====== DATA SECTION ======
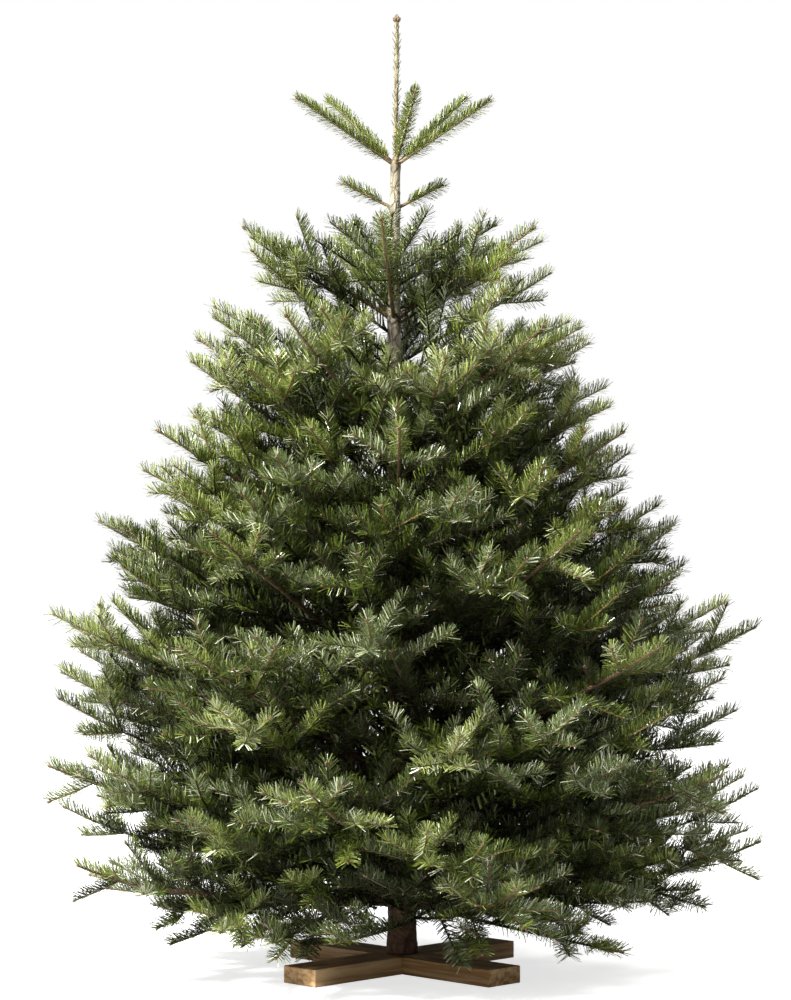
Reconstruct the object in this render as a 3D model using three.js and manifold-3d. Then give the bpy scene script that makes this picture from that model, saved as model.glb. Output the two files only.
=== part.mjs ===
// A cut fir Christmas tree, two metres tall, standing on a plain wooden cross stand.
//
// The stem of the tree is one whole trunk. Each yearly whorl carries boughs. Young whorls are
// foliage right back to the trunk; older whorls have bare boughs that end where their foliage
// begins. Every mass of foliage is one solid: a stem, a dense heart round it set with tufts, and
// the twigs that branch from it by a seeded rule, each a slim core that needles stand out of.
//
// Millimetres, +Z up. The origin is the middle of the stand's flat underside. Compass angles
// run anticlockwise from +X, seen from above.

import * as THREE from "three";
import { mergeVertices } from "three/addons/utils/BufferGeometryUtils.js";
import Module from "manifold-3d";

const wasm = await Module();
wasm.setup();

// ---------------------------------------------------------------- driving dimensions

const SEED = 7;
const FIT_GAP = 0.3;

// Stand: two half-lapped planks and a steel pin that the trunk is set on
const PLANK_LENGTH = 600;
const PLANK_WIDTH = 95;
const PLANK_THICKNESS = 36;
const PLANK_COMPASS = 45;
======
[WHAT TO DO] Reproduce only the lines from the top of the material through the one bearing "const FIT_GAP = 0.3;", each exactly as it stands.

[EXERCISE ANSWER]
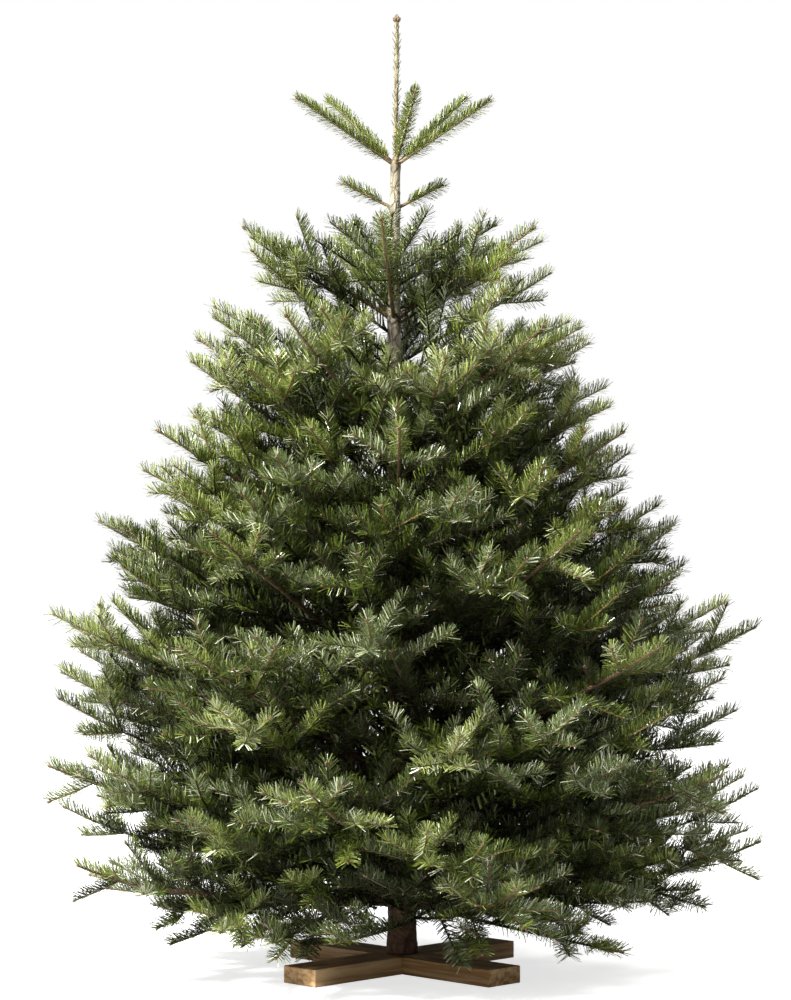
Reconstruct the object in this render as a 3D model using three.js and manifold-3d. Then give the bpy scene script that makes this picture from that model, saved as model.glb. Output the two files only.
=== part.mjs ===
// A cut fir Christmas tree, two metres tall, standing on a plain wooden cross stand.
//
// The stem of the tree is one whole trunk. Each yearly whorl carries boughs. Young whorls are
// foliage right back to the trunk; older whorls have bare boughs that end where their foliage
// begins. Every mass of foliage is one solid: a stem, a dense heart round it set with tufts, and
// the twigs that branch from it by a seeded rule, each a slim core that needles stand out of.
//
// Millimetres, +Z up. The origin is the middle of the stand's flat underside. Compass angles
// run anticlockwise from +X, seen from above.

import * as THREE from "three";
import { mergeVertices } from "three/addons/utils/BufferGeometryUtils.js";
import Module from "manifold-3d";

const wasm = await Module();
wasm.setup();

// ---------------------------------------------------------------- driving dimensions

const SEED = 7;
const FIT_GAP = 0.3;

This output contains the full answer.